On and after November 26, 2024, at any time and from time to time, the Series B Preferred Stock will be redeemable in whole, or in part, at the Company’s option, at a cash redemption price of $25.00 per share, plus an amount equal to all dividends accrued and unpaid (whether or not declared), if any, to, but not including, the redemption date.
In addition, upon the occurrence of a Delisting Event or a Change of Control (each as defined in the Articles Supplementary), the Company may, subject to certain conditions, at its option, redeem the Series B Preferred Stock, in whole but not in part, within 90 days after the first date on which the Delisting Event occurred or within 120 days after the first date on which the Change of Control occurred, as applicable, by paying the liquidation preference of $25.00 per share, plus an amount equal to all dividends accrued and unpaid (whether or not declared), if any, to, but not including, the redemption date. If the Company does not exercise these redemption rights upon the occurrence of a Delisting Event or a Change of Control, the holders of Series B Preferred Stock will have certain rights to convert Series B Preferred Stock into shares of Company’s common stock, $0.01 par value per share (“Common Stock”).
The Series B Preferred Stock ranks senior to Common Stock, with respect to dividend rights and rights upon the Company’s voluntary or involuntary liquidation, dissolution or winding up, and on parity with Series A Preferred Stock.
Voting rights for holders of Series B Preferred Stock exist primarily with respect to the ability to elect two additional directors to the Board if six or more quarterly dividends (whether or not consecutive) payable on the Series B Preferred Stock are in arrears, and with respect to voting on amendments to the Company’s charter (which includes the Articles Supplementary) that materially and adversely affect the rights of the Series B Preferred Stock or create additional classes or series of shares of the Company’s capital stock that are senior to the Series B Preferred Stock. Other than the limited circumstances described above and in the Articles Supplementary, holders of Series B Preferred Stock do not have any voting rights.

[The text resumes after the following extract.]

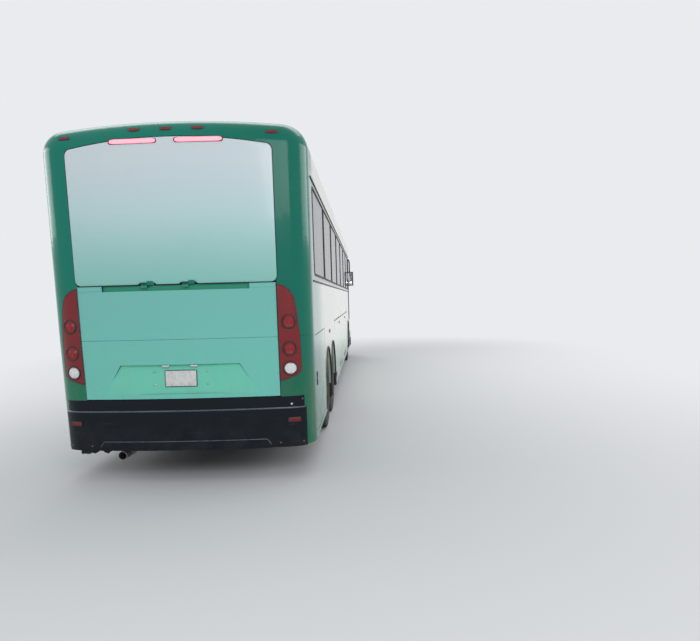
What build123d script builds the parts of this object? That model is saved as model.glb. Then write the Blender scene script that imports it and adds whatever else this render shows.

The foregoing description does not purport to be a complete description and is qualified in its entirety by reference to the Articles Supplementary, which is filed herewith as Exhibit 3.1 and incorporated by reference into this Item 3.03.
Item 5.03. | Amendments to Articles of Incorporation or Bylaws; Change in Fiscal Year. |
The information about the Articles Supplementary set forth under Item 3.03 of this Current Report on Form 8-K is hereby incorporated by reference into this Item 5.03.
Item 7.01. | Regulation FD Disclosure. |
Press Releases
On November 20, 2019, the Company issued a press release announcing the launch of the Offering.
On November 20, 2019, the Company issued a press release announcing the pricing of the Offering.
Copies of these press releases are attached as Exhibits 99.1 and 99.2, and are hereby incorporated by reference into this Item 7.01. These press releases shall not be deemed “filed” for any purpose, including for the purposes of Section 18 of the Securities Exchange Act of 1934, as amended (the “Exchange Act”), or otherwise subject to the liabilities of that Section. The information in Item 7.01, including Exhibits 99.1 and 99.2 shall not be deemed incorporated by reference into any filing under the Exchange Act or the Securities Act, regardless of any general incorporation language in such filing.
Forward-Looking Statements
The statements in this Current Report on Form 8-K include statements regarding the intent, belief or current expectations of the Company and members of its management team, as well as the assumptions on which such statements are based, and generally are identified by the use of words such as “may,” “will,” “seeks,” “strives,” “anticipates,” “believes,” “estimates,” “expects,” “plans,” “intends,” “should” or similar expressions. Actual results may differ materially from those contemplated by such forward-looking statements, including as a result of those factors set forth in the Risk Factors section of the Company’s Annual Report on Form 10-K for the year ended December 31, 2018 filed on February 28, 2019 and all other filings with the Securities and Exchange Commission after that date. Forward-looking statements speak only as of the date they are made, and the Company undertakes no obligation to update or revise forward-looking statements to reflect changed assumptions, the occurrence of unanticipated events or changes to future operating results over time, or revise forward-looking unless required by law.
Item 9.01. | Financial Statements and Exhibits. |
Exhibit No. | | Description |
1.1 | | Underwriting Agreement, dated November 20, 2019, by and among Global Net Lease, Inc., Global Net Lease Operating Partnership, L.P., B. Riley FBR, Inc., BMO Capital Markets Corp. and Ladenburg Thalmann & Co Inc. as representatives of the underwriters listed on Schedule I thereto. |
3.1 | | Articles Supplementary designating 6.875% Series B Cumulative Redeemable Perpetual Preferred Stock, $0.01 par value per share (incorporated by reference to Exhibit 3.4 of the Company’s registration statement on Form 8-A filed with the SEC on November 22, 2019). |
5.1 | | Opinion of Venable LLP. |
10.1 | | Sixth Amendment, dated November 22, 2019, to the Second Amended and Restated Agreement of Limited Partnership of Global Net Lease Operating Partnership, L.P., dated June 2, 2015. |
23.1 | | Consent of Venable LLP (included in Exhibit 5.1 hereto). |
99.1 | | Press Release, dated November 20, 2019. |
99.2 | | Press Release, dated November 20, 2019. |
104 | | Cover Page Interactive Data File - the cover page XBRL tags are embedded within the Inline XBRL document |
SIGNATURES
Pursuant to the requirements of the Securities Exchange Act of 1934, the registrant has duly caused this report to be signed on its behalf by the undersigned hereunto duly authorized.